### What is being asked:
Print out the material that follows word for word.

—————

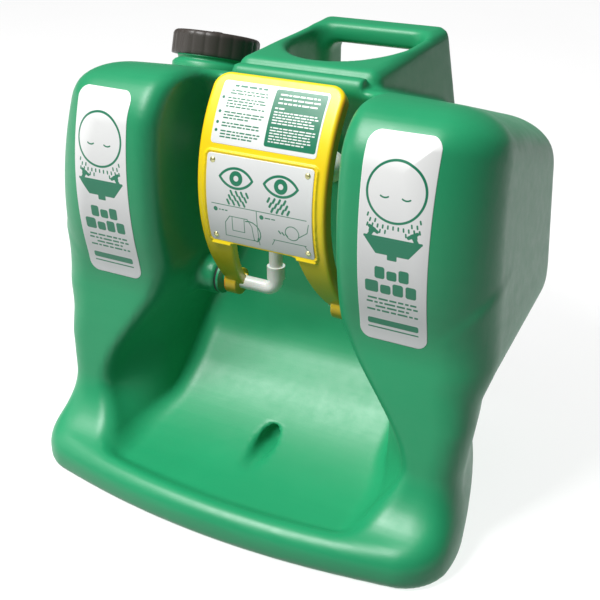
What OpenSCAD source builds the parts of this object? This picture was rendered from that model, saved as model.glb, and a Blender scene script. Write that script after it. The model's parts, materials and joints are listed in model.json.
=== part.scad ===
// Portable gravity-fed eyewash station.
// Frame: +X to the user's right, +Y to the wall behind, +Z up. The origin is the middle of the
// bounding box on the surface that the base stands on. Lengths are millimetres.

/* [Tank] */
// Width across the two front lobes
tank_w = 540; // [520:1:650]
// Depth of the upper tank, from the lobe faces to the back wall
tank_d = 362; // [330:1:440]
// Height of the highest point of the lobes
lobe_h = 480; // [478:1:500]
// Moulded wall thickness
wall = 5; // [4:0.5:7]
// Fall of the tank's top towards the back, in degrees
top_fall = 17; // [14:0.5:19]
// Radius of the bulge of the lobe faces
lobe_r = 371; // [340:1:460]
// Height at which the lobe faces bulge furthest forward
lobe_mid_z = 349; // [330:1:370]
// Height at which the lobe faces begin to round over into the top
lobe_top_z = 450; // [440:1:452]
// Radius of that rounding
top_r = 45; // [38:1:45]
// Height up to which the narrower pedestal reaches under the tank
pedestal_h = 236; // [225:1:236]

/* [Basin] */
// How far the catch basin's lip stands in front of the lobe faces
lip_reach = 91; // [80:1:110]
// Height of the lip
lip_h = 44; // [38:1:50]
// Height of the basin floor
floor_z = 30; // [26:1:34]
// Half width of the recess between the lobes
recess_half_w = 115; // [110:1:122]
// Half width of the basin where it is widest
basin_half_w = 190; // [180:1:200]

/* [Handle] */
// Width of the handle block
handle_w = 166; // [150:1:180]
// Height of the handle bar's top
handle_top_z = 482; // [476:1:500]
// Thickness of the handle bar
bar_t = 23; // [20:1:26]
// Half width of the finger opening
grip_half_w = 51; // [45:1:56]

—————

### Task response:
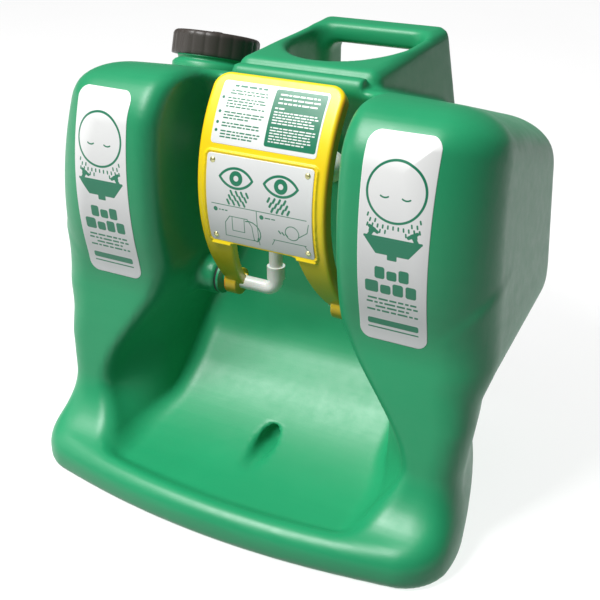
What OpenSCAD source builds the parts of this object? This picture was rendered from that model, saved as model.glb, and a Blender scene script. Write that script after it. The model's parts, materials and joints are listed in model.json.
=== part.scad ===
// Portable gravity-fed eyewash station.
// Frame: +X to the user's right, +Y to the wall behind, +Z up. The origin is the middle of the
// bounding box on the surface that the base stands on. Lengths are millimetres.

/* [Tank] */
// Width across the two front lobes
tank_w = 540; // [520:1:650]
// Depth of the upper tank, from the lobe faces to the back wall
tank_d = 362; // [330:1:440]
// Height of the highest point of the lobes
lobe_h = 480; // [478:1:500]
// Moulded wall thickness
wall = 5; // [4:0.5:7]
// Fall of the tank's top towards the back, in degrees
top_fall = 17; // [14:0.5:19]
// Radius of the bulge of the lobe faces
lobe_r = 371; // [340:1:460]
// Height at which the lobe faces bulge furthest forward
lobe_mid_z = 349; // [330:1:370]
// Height at which the lobe faces begin to round over into the top
lobe_top_z = 450; // [440:1:452]
// Radius of that rounding
top_r = 45; // [38:1:45]
// Height up to which the narrower pedestal reaches under the tank
pedestal_h = 236; // [225:1:236]

/* [Basin] */
// How far the catch basin's lip stands in front of the lobe faces
lip_reach = 91; // [80:1:110]
// Height of the lip
lip_h = 44; // [38:1:50]
// Height of the basin floor
floor_z = 30; // [26:1:34]
// Half width of the recess between the lobes
recess_half_w = 115; // [110:1:122]
// Half width of the basin where it is widest
basin_half_w = 190; // [180:1:200]

/* [Handle] */
// Width of the handle block
handle_w = 166; // [150:1:180]
// Height of the handle bar's top
handle_top_z = 482; // [476:1:500]
// Thickness of the handle bar
bar_t = 23; // [20:1:26]
// Half width of the finger opening
grip_half_w = 51; // [45:1:56]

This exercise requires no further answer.